Task details ->
For the material that follows, return exactly the lines from the one with "Write the Blender Python" through the one with "GROOVE_HIGH = 0.0061", both ends included.

[CAD and scene scripts]
===============
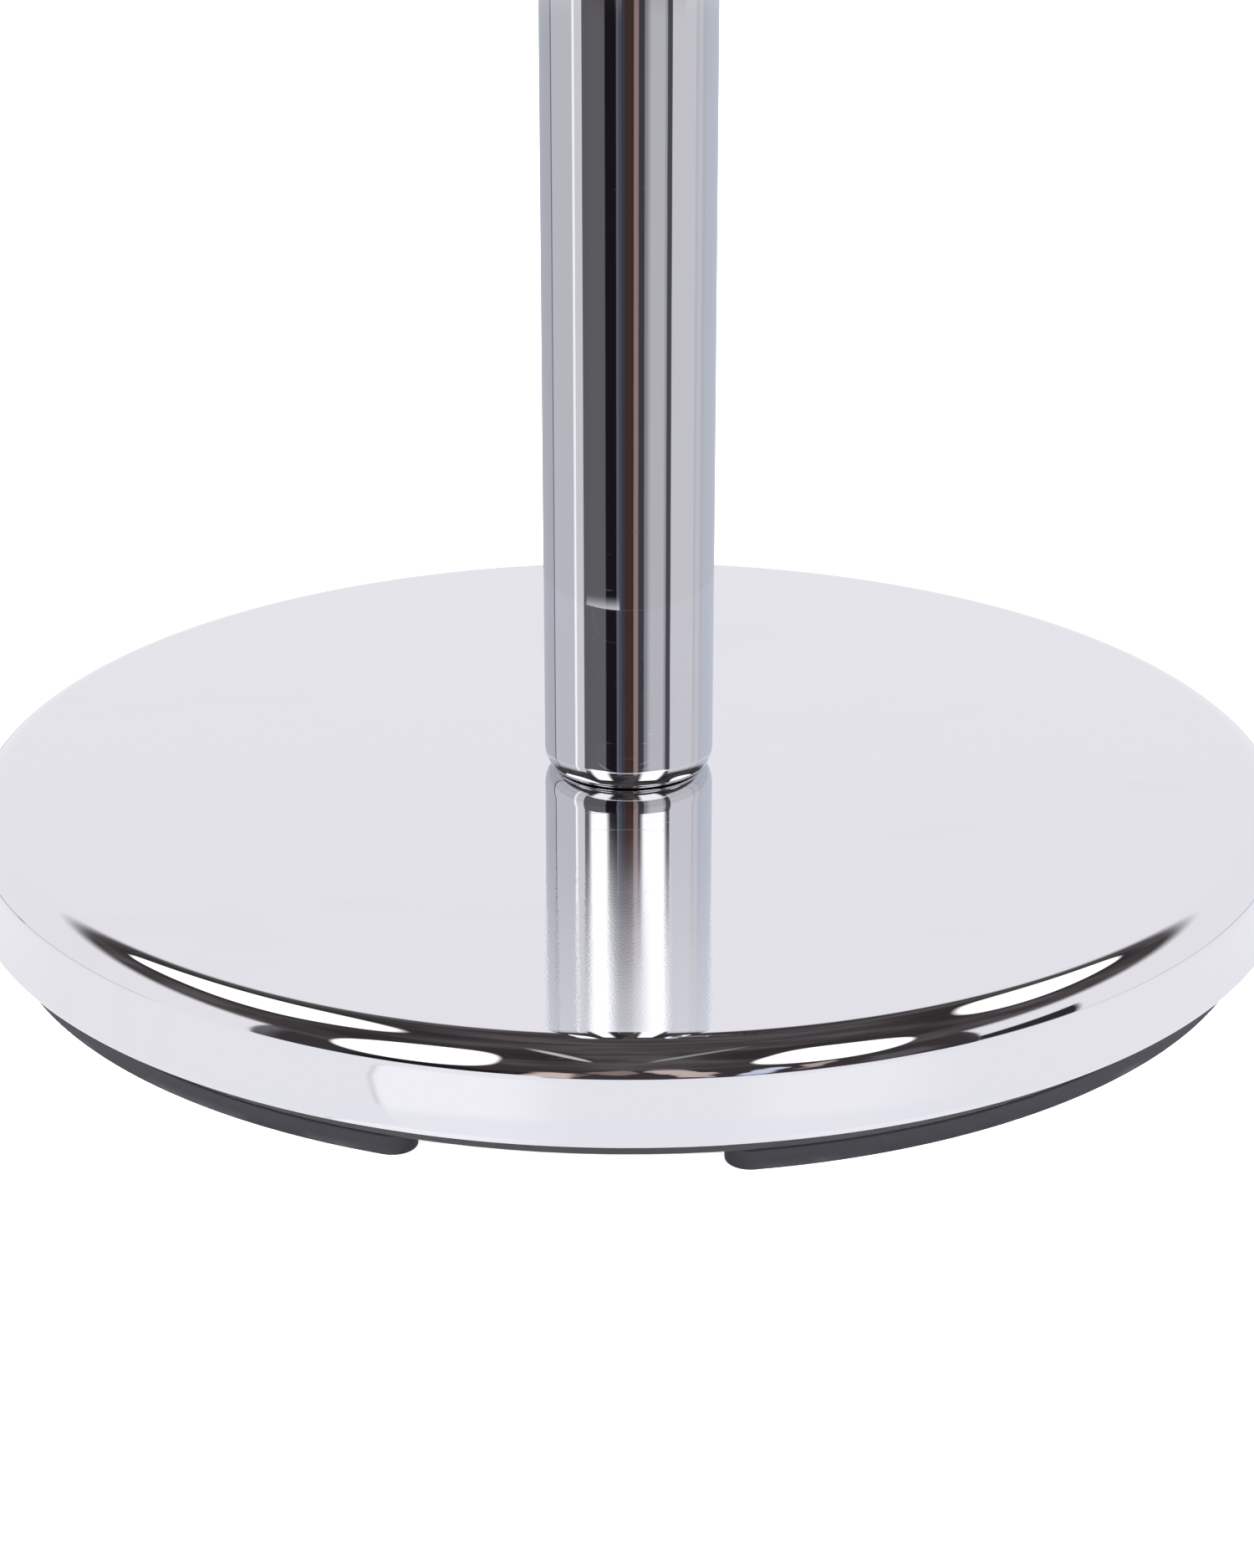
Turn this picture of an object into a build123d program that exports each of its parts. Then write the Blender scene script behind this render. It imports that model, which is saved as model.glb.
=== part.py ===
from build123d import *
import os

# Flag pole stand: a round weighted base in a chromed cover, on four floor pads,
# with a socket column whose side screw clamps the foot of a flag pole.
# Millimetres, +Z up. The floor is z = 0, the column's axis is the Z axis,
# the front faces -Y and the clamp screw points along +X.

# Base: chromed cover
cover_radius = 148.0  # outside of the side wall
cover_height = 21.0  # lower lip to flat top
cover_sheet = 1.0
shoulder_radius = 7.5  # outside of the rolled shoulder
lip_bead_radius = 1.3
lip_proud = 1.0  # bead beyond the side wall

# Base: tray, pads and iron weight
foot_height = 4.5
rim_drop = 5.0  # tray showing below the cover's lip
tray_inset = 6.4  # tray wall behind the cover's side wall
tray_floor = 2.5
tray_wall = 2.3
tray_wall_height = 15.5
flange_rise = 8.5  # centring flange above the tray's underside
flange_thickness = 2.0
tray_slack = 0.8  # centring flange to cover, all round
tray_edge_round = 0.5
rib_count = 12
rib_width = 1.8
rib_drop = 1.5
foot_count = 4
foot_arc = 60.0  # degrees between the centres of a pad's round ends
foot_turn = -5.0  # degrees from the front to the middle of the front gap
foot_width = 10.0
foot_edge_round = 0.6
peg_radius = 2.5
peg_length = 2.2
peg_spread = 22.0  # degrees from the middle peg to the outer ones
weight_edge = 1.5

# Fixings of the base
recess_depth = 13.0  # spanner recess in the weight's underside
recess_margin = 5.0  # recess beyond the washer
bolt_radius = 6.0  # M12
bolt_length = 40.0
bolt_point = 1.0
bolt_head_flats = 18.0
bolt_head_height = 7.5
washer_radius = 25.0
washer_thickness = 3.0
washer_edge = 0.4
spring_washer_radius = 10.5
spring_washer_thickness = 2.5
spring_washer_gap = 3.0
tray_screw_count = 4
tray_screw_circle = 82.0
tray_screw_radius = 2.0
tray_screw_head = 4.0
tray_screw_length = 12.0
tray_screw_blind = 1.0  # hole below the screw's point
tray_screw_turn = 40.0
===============
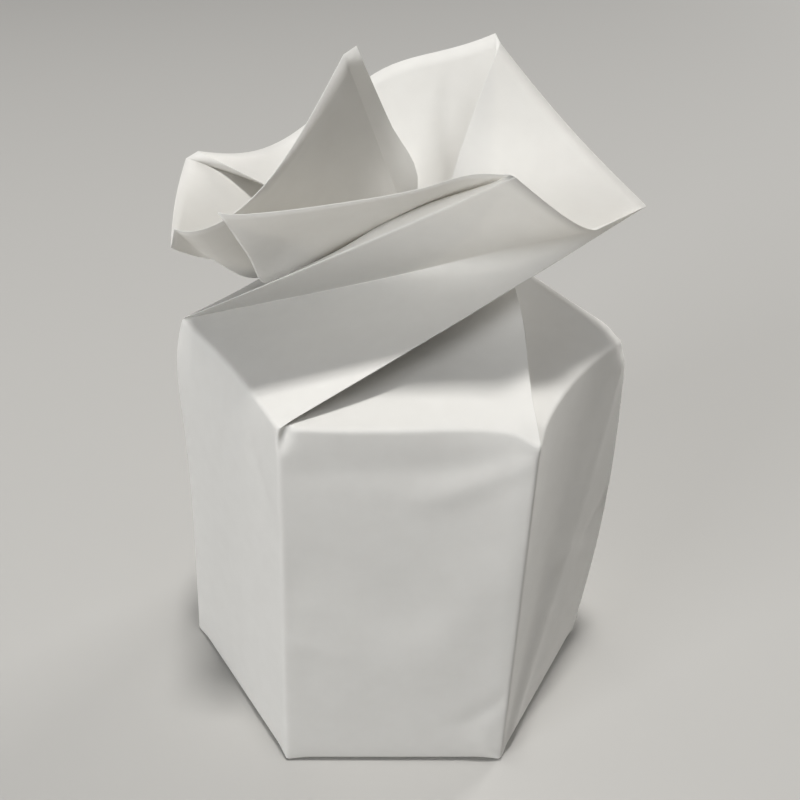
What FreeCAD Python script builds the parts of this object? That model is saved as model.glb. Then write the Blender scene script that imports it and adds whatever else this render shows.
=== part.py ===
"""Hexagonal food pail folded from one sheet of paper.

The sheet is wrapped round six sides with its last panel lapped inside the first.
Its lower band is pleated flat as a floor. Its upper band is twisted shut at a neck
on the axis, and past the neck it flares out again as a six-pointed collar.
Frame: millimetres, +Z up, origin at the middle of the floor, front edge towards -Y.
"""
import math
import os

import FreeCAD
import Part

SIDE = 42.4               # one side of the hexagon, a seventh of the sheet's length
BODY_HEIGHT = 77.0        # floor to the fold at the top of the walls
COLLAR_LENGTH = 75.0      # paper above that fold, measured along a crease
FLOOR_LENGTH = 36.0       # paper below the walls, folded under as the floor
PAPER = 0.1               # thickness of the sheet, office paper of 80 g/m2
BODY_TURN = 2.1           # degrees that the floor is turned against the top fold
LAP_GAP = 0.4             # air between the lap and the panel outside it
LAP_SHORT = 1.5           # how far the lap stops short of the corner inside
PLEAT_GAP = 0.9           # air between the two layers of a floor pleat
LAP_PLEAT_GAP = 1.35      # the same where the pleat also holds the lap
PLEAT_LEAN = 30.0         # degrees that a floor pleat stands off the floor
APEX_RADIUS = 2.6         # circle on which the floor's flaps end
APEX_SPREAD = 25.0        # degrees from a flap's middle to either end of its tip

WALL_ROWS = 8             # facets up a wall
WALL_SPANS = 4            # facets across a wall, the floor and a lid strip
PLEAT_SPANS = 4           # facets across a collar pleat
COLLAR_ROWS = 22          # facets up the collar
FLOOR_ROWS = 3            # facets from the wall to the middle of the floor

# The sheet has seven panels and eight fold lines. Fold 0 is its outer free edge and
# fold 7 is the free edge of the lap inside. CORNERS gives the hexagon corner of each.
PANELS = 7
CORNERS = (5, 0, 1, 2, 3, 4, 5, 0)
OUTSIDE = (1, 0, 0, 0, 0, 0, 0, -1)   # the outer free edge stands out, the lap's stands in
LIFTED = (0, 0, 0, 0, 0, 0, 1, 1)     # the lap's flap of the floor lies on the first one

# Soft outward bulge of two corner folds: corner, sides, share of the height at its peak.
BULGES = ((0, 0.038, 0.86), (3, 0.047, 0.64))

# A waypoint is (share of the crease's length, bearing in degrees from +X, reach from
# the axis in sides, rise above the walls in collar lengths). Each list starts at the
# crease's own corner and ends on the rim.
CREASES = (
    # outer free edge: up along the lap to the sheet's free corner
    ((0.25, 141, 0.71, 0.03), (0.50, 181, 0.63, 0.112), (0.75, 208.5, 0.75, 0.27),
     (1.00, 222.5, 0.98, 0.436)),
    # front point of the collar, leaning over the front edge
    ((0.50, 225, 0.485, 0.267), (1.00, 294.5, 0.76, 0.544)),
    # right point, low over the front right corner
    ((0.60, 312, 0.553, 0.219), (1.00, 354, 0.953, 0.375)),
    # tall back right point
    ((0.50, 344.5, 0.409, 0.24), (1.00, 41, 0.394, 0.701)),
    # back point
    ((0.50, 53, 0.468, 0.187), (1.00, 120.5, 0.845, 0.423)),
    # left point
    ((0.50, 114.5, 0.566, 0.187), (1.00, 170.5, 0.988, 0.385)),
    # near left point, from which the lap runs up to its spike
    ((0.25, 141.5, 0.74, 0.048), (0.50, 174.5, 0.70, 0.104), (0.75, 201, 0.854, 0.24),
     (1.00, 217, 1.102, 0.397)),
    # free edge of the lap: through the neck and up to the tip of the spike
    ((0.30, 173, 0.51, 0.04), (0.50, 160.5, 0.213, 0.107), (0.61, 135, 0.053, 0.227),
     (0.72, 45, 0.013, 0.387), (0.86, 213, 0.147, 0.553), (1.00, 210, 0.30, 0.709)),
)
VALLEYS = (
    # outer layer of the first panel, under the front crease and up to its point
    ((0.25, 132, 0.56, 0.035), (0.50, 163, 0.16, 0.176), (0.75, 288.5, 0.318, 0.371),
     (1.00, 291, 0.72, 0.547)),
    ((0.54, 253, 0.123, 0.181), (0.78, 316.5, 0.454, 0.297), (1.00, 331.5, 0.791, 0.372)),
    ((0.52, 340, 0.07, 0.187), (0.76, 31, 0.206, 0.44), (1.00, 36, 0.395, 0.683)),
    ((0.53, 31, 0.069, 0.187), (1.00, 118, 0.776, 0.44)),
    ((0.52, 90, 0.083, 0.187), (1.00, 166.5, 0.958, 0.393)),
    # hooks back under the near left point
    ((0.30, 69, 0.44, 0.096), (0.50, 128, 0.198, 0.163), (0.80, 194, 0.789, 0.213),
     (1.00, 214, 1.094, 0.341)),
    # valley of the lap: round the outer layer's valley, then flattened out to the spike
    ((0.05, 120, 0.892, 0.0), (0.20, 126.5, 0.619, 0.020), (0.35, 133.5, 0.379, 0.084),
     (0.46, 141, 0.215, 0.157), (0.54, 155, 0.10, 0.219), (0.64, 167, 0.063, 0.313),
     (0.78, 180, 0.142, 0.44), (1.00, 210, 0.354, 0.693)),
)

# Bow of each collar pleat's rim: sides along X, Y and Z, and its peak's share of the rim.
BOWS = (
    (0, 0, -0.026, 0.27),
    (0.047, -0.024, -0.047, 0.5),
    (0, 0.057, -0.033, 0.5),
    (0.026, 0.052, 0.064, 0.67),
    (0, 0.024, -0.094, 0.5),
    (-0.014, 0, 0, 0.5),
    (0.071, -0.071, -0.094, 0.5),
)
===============
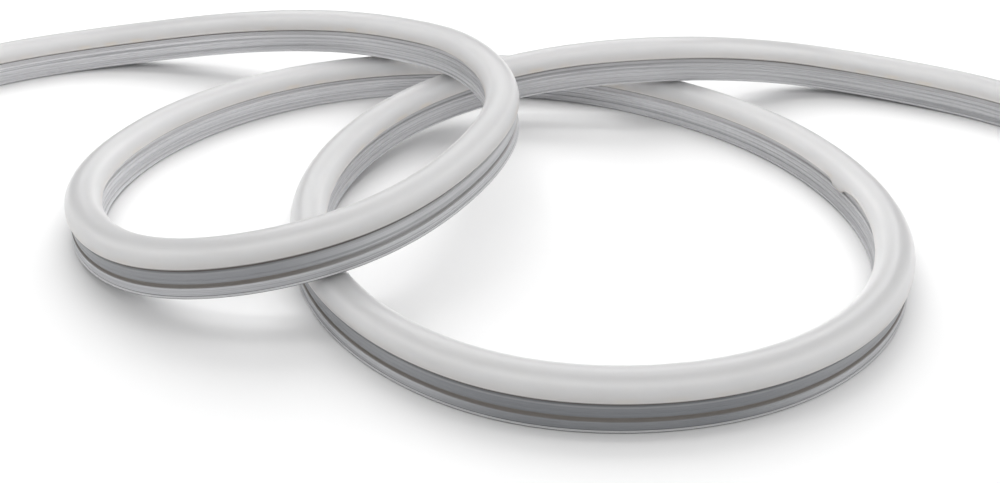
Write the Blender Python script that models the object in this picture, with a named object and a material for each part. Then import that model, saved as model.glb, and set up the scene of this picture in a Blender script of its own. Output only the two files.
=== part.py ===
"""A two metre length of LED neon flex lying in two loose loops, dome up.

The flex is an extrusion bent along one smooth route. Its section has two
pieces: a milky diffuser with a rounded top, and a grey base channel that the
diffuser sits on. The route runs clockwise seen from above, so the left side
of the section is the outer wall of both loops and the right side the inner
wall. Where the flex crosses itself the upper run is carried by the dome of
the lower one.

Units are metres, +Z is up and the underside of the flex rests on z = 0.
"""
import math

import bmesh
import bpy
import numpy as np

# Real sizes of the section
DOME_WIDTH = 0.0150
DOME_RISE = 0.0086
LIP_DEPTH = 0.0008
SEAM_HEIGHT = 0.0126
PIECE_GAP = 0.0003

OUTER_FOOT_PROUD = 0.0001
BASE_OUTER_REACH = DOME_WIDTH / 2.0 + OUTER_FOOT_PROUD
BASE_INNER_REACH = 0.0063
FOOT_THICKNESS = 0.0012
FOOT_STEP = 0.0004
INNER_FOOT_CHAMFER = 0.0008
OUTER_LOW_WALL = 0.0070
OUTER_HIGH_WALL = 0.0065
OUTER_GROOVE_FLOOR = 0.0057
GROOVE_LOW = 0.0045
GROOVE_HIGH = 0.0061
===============
Correct result ->
Write the Blender Python script that models the object in this picture, with a named object and a material for each part. Then import that model, saved as model.glb, and set up the scene of this picture in a Blender script of its own. Output only the two files.
=== part.py ===
"""A two metre length of LED neon flex lying in two loose loops, dome up.

The flex is an extrusion bent along one smooth route. Its section has two
pieces: a milky diffuser with a rounded top, and a grey base channel that the
diffuser sits on. The route runs clockwise seen from above, so the left side
of the section is the outer wall of both loops and the right side the inner
wall. Where the flex crosses itself the upper run is carried by the dome of
the lower one.

Units are metres, +Z is up and the underside of the flex rests on z = 0.
"""
import math

import bmesh
import bpy
import numpy as np

# Real sizes of the section
DOME_WIDTH = 0.0150
DOME_RISE = 0.0086
LIP_DEPTH = 0.0008
SEAM_HEIGHT = 0.0126
PIECE_GAP = 0.0003

OUTER_FOOT_PROUD = 0.0001
BASE_OUTER_REACH = DOME_WIDTH / 2.0 + OUTER_FOOT_PROUD
BASE_INNER_REACH = 0.0063
FOOT_THICKNESS = 0.0012
FOOT_STEP = 0.0004
INNER_FOOT_CHAMFER = 0.0008
OUTER_LOW_WALL = 0.0070
OUTER_HIGH_WALL = 0.0065
OUTER_GROOVE_FLOOR = 0.0057
GROOVE_LOW = 0.0045
GROOVE_HIGH = 0.0061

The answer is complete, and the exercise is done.